Che il Manifesto di Ventotene non sia un testo eversivo o rivoluzionario per gli storici lo si evince anche dalla personalità e dalla storia politica dei suoi autori. «Spinelli era la persona più lontana dall’idea di creare uno stato stalinista o sovietico, per non parlare dei suoi amici Rossi e Colorni», ha aggiunto Cuzzi. «Parliamo di socialriformisti, liberalsocialisti.

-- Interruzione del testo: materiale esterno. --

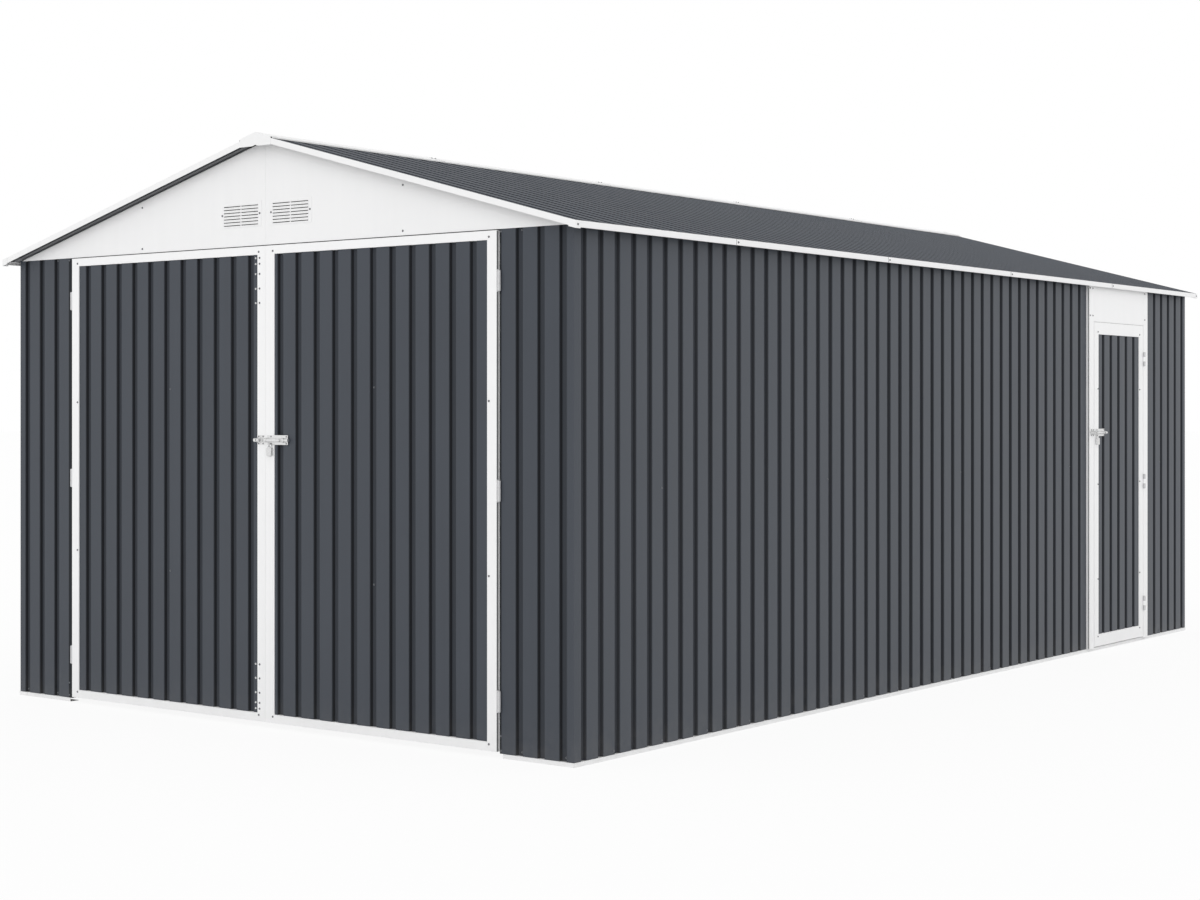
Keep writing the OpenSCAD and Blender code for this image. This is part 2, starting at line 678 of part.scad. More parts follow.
// Padlock that hangs by its bow from the eye of the latch plate
module padlock() {
    bow = padlock_w / 4;
    leg = 4;
    body_t = 16;
    translate([eye_x, eye_y, eye_z - eye_r + shackle_r + seat_gap]) translate([0, 0, -bow]) {
        rotate([90, 0, 0]) rotate_extrude(angle = 180) translate([bow, 0]) circle(shackle_r);
        for (x = [-bow, bow]) translate([x, 0, -leg]) cylinder(r = shackle_r, h = leg);
        translate([-padlock_w / 2, -body_t / 2, -leg - padlock_h]) cube([padlock_w, body_t, padlock_h]);
    }
}

// Latch fittings at their height on a leaf whose face is proud of the wall
module at_latch(edge, proud) translate([edge, -proud, latch_z]) children();
side_edge = -side_leaf_w / 2 - move_gap / 2;
module at_front_latch() on_doorway() at_latch(0, front_proud) children();
module at_side_latch() on_side_door() at_latch(side_edge, side_proud) children();

// Pieces of one front leaf, drawn on the right of the meeting line
module front_leaf_at() translate([move_gap / 2, 0, 0]) children();
module front_leaf_frame() front_leaf_at()
    leaf_frame(front_leaf_w, door_bottom, front_top, front_stile, front_rail, front_proud);
module front_leaf_panel(shift) front_leaf_at()
    leaf_panel(front_leaf_w, door_bottom, front_top, front_stile, front_rail, front_proud,
        front_leaf_w / 2 - shift);
module front_leaf_hinges() color(steel) for (z = hinge_places)
    translate([0, 0, z]) moving_hinge(front_axis, front_edge, front_proud);
module on_left_leaf() on_doorway() mirror([1, 0, 0]) children();
module right_door_frame() on_doorway() front_leaf_frame();
module right_door_panel() on_doorway() front_leaf_panel(right_groove_shift);
module right_door_hinges() on_doorway() front_leaf_hinges();
module left_door_frame() on_left_leaf() front_leaf_frame();
module left_door_panel() on_left_leaf() front_leaf_panel(left_groove_shift);
module left_door_hinges() on_left_leaf() front_leaf_hinges();
module front_latch() color(steel) at_front_latch() latch();
module front_keeper() color(steel) at_front_latch() keeper();
module front_bolt() color(steel) at_front_latch() bolt();
module front_padlock() color(steel) at_front_latch() padlock();

module side_leaf_at() on_side_door() translate([-side_leaf_w / 2, 0, 0]) children();
module side_door_frame() side_leaf_at()
    leaf_frame(side_leaf_w, door_bottom, side_leaf_top, side_stile, side_rail, side_proud);
module side_door_panel() side_leaf_at()
    leaf_panel(side_leaf_w, door_bottom, side_leaf_top, side_stile, side_rail, side_proud,
        side_leaf_w / 2);
module side_door_hinges() color(steel) on_side_door() for (z = side_hinge_places)
    translate([0, 0, z]) moving_hinge(side_axis, side_leaf_w / 2, side_proud);
module side_latch() color(steel) at_side_latch() latch();
module side_keeper() color(steel) at_side_latch() keeper();
module side_bolt() color(steel) at_side_latch() bolt();
module side_padlock() color(steel) at_side_latch() padlock();

end_base_rails();
side_base_rails();
front_wall_left();
front_wall_right();
rear_wall();
left_wall();
right_wall_front();
right_wall_rear();
corner_strips();
wall_posts();
mid_rails();
side_top_rails();
end_top_rails();
front_door_posts();
side_door_jambs();
side_door_header();
front_gable();
rear_gable();
gable_vents();
ridge_beam();
rafters();
roof_left();
roof_right();
ridge_cap();
eave_trims();
rake_trims();
roof_end_caps();
fixed_hinges();
side_keeper();
left_door_frame();
left_door_panel();
left_door_hinges();
front_keeper();
right_door_frame();
right_door_panel();
right_door_hinges();
front_latch();
front_padlock();
front_bolt();
side_door_frame();
side_door_panel();
side_door_hinges();
side_latch();
side_padlock();
side_bolt();
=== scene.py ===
import math

import bmesh
import bpy
from mathutils import Matrix, Vector
from mathutils.bvhtree import BVHTree


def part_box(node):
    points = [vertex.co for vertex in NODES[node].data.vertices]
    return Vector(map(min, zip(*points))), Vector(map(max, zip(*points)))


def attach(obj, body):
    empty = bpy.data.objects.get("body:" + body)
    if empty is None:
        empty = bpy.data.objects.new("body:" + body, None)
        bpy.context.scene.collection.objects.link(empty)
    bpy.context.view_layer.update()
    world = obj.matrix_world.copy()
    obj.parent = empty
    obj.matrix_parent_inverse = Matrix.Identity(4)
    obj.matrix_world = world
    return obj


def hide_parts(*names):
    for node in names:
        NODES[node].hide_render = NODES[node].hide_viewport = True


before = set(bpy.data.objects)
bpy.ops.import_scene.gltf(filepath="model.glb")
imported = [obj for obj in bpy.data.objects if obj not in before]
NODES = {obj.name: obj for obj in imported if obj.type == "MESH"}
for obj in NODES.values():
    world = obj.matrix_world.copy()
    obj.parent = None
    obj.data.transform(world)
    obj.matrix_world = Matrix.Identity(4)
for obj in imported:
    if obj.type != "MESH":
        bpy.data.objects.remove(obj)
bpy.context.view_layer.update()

SCENE = bpy.context.scene

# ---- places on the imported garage, in metres ----

FRONT_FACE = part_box("front_wall_right")[0].y
REAR_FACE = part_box("rear_wall")[1].y
RIGHT_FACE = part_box("right_wall_front")[1].x
LEFT_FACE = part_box("left_wall")[0].x
GABLE_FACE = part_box("front_gable")[0].y
VENT_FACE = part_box("front_gable")[0].y - 0.0015
LEAF_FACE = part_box("right_door_frame")[0].y
LEAF_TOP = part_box("right_door_frame")[1].z
LEAF_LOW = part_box("right_door_frame")[0].z
PANEL_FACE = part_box("right_door_panel")[0].y
SIDE_LEAF_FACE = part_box("side_door_frame")[1].x
SIDE_PANEL_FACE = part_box("side_door_panel")[1].x
SIDE_DOOR_Y = sum(c.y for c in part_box("side_door_frame")) / 2
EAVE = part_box("roof_right")[1].x
ROOF_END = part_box("roof_right")[1].y
WALL_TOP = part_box("left_wall")[1].z
WALL_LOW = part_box("left_wall")[0].z
DOOR_X = (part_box("left_door_frame")[1].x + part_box("right_door_frame")[0].x) / 2

ROOF_SLOPE = math.radians(15)
RIB_PITCH = 0.107
TRIM_PIECE = 1.281
# Depths at which the painted shade of a groove starts and is full
GROOVE_RIM = 0.0008
GROOVE_FULL = 0.0045

GARAGE_AXES = Matrix.Identity(4)
OUT_FRONT = Vector((0, -1, 0))
OUT_REAR = Vector((0, 1, 0))
OUT_RIGHT = Vector((1, 0, 0))
OUT_LEFT = Vector((-1, 0, 0))
UP_RIGHT_SLOPE = Vector((math.sin(ROOF_SLOPE), 0, math.cos(ROOF_SLOPE)))
UP_LEFT_SLOPE = Vector((-math.sin(ROOF_SLOPE), 0, math.cos(ROOF_SLOPE)))

# Height at the eave of the slope on which the roof's fittings are placed. It runs 0.97 mm under
# the tops of the sheets: their highest corner is a top one, and their innermost a bottom one
ROOF_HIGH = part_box("roof_right")[1].z
ROOF_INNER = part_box("roof_right")[0].x
EAVE_Z = ROOF_HIGH - (EAVE - ROOF_INNER) * math.tan(ROOF_SLOPE)


def roof_top(x):
    """Height of the fittings' slope at a distance from the ridge line."""
    return EAVE_Z + (EAVE - abs(x)) * math.tan(ROOF_SLOPE)


# Height of the ridge cap's top above the fittings' slope, square to it
RIDGE_UP = (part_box("ridge_cap")[1].z - roof_top(0)) * math.cos(ROOF_SLOPE)


# ---- shader trees ----


class Tree:
    """Short calls for the nodes of one material or group."""

    def __init__(self, tree):
        self.tree = tree

    def node(self, kind, inputs=None, **settings):
        made = self.tree.nodes.new("ShaderNode" + kind)
        for name, value in settings.items():
            setattr(made, name, value)
        for name, value in (inputs or {}).items():
            self.feed(made.inputs[name], value)
        return made

    def feed(self, socket, value):
        if isinstance(value, bpy.types.NodeSocket):
            self.tree.links.new(value, socket)
        else:
            socket.default_value = value

    def math(self, operation, a, b=0.0, clamp=False):
        return self.node("Math", {0: a, 1: b}, operation=operation, use_clamp=clamp).outputs[0]

    def dot(self, a, b):
        return self.node("VectorMath", {0: a, 1: b}, operation="DOT_PRODUCT").outputs["Value"]

    def stretch(self, position, scale):
        return self.node("VectorMath", {0: position, 1: scale}, operation="MULTIPLY").outputs[0]

    def noise(self, position, scale, detail=2.0, roughness=0.5):
        made = self.node("TexNoise", {
            "Vector": position, "Scale": scale, "Detail": detail, "Roughness": roughness})
        return made.outputs["Fac"]

    def ramp(self, value, low, high, to_low=0.0, to_high=1.0):
        made = self.node("MapRange", {
            "Value": value, "From Min": low, "From Max": high,
            "To Min": to_low, "To Max": to_high})
        return made.outputs["Result"]

    def mix(self, share, a, b):
        made = self.node("MixRGB", {"Fac": share, "Color1": a, "Color2": b})
        return made.outputs["Color"]

    def shade(self, colour, value):
        if isinstance(colour, tuple):
            colour = colour[:3]
        return self.node("VectorMath", {0: colour, "Scale": value}, operation="SCALE").outputs[0]


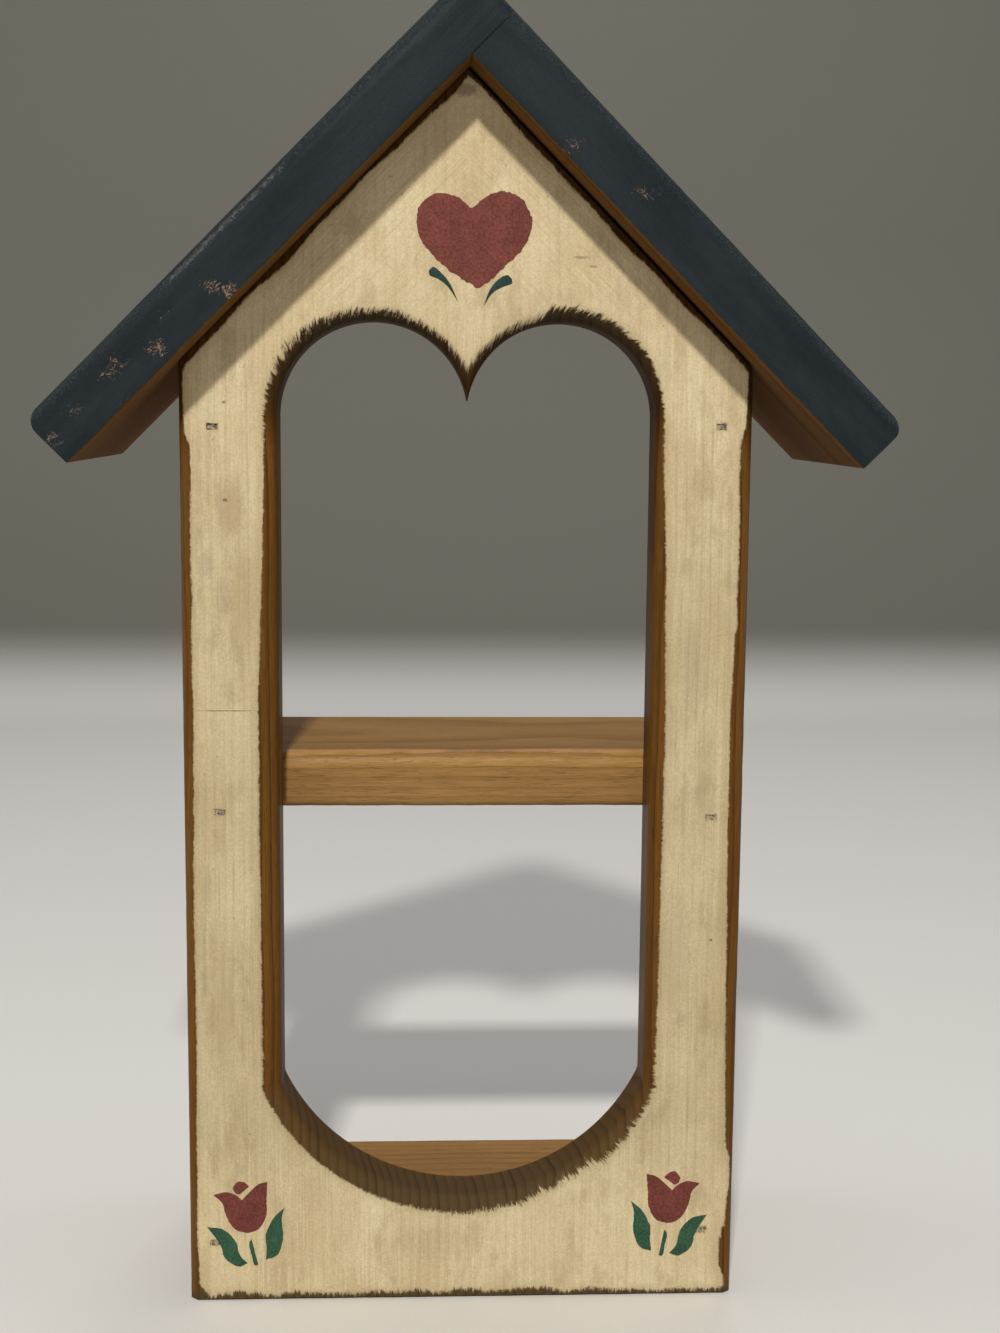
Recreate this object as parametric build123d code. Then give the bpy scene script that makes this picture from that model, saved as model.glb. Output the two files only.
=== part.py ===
"""Birdhouse-shaped display shelf: a house-fronted wooden box, open at the back, nailed together.

Seven boards of nominal 3/4 inch pine make it. The front is one house-shaped board with a
window sawn out of it: two arches that meet in a cusp above, and a bowl below. Two side boards
stand behind the front. A shelf and a base board are nailed between the sides. Two roof boards
are butted at the ridge and nailed down into the sides and the front.

Frame, in millimetres: +X to the right of someone facing the front, +Y from the front to the
back, +Z up. The origin is on the surface it stands on, at the middle of its width and depth.
"""

from math import cos, radians, sin, sqrt, tan
import os

from build123d import *

# ---- Body -------------------------------------------------------------------------------------
BODY_WIDTH = 184.15            # a 1x8 board as sold, 7 1/4 inches
APEX_HEIGHT = 406.4            # the peak under the roof, 16 inches
SIDE_DEPTH = 73.05             # front to back, behind the front board
FRONT_THICKNESS = 19.05
SIDE_THICKNESS = 19.05
EASED_EDGE = 1.0               # sanded arris on the bare back edges
FOOT_EASE = 0.8                # sanded arris along the front's foot
FRONT_ROUND = 3.18             # 1/8 inch router bit, on the front's two long edges

# ---- Window in the front ----------------------------------------------------------------------
STILE_WIDTH = 31.15            # wood left on each side of the window
CROWN_WOOD = 78.4              # wood from the peak down to the crown of the arches
CUSP_OVERLAP = 0.5             # how far the two arches' circles cross, which blunts the cusp
SILL_HEIGHT = 35.3             # lowest point of the bowl
SILL_DROP = 39.1               # from the foot of the straight sides down to the sill
SILL_CORNER = 4.0              # where the bowl runs into a straight side
WINDOW_ROUND = 4.76            # 3/16 inch router bit

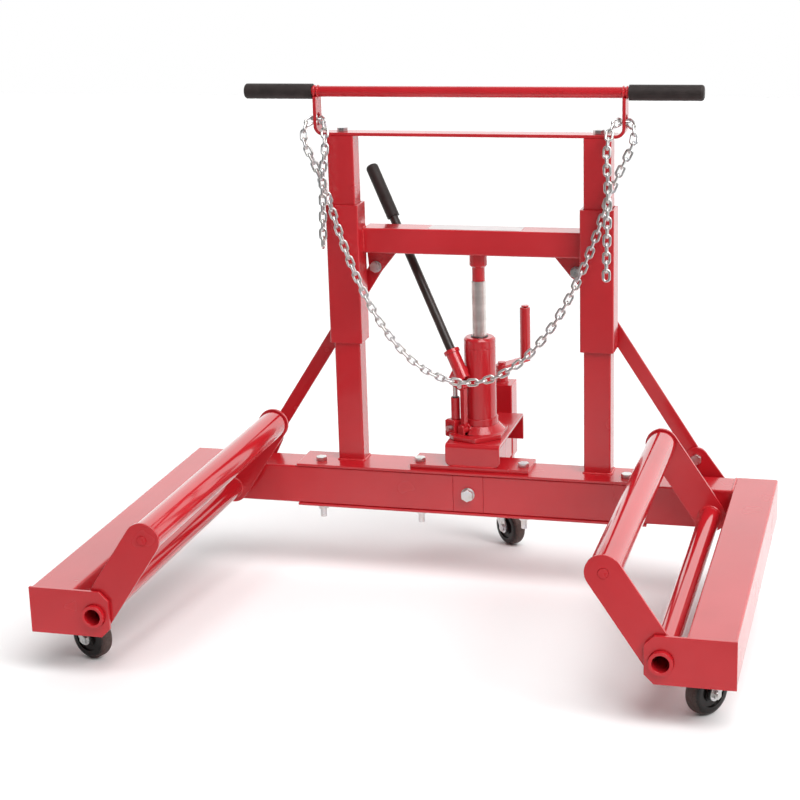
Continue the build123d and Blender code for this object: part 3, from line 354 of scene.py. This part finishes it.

Tutta gente che sotto i regimi comunisti sarebbe finita tranquillamente in galera o peggio». 

Il documento quindi andrebbe considerato principalmente per la sua capacità di trattare per la prima volta di temi come l’Europa unita piuttosto che per un suo progetto di rivoluzione socialista. «Dal punto di vista della visione europea, il richiamo storico al Manifesto di Ventotene è d’obbligo e non si può non considerarlo uno dei documenti di riferimento dell’Europa di oggi», ha concluso Cuzzi.

«Prendere alla lettera il manifesto di Ventotene, come fa Meloni, e alludere che sia un programma per l’oggi è ridicolo», ha affermato Pombeni. «Tengo però a precisare che sarebbe importante anche per chi si oppone a Meloni di non prendere a sua volta il Manifesto di Ventotene come la “Bibbia”, altrimenti diventa un feticcio e si perde di vista il contesto in cui è stato scritto». Entrambi gli studiosi quindi concordano nel considerare il testo di Spinelli e Rossi come uno dei simboli dell’Unione europea, ma i suoi obiettivi programmatici devono essere inseriti nel giusto contesto storico e non possono essere presi alla lettera come programma dell’Ue del futuro. «Sarebbe come prendere il Capitale di Marx adesso e pensare che possa essere applicato all’economia attuale», ha concluso Pombeni.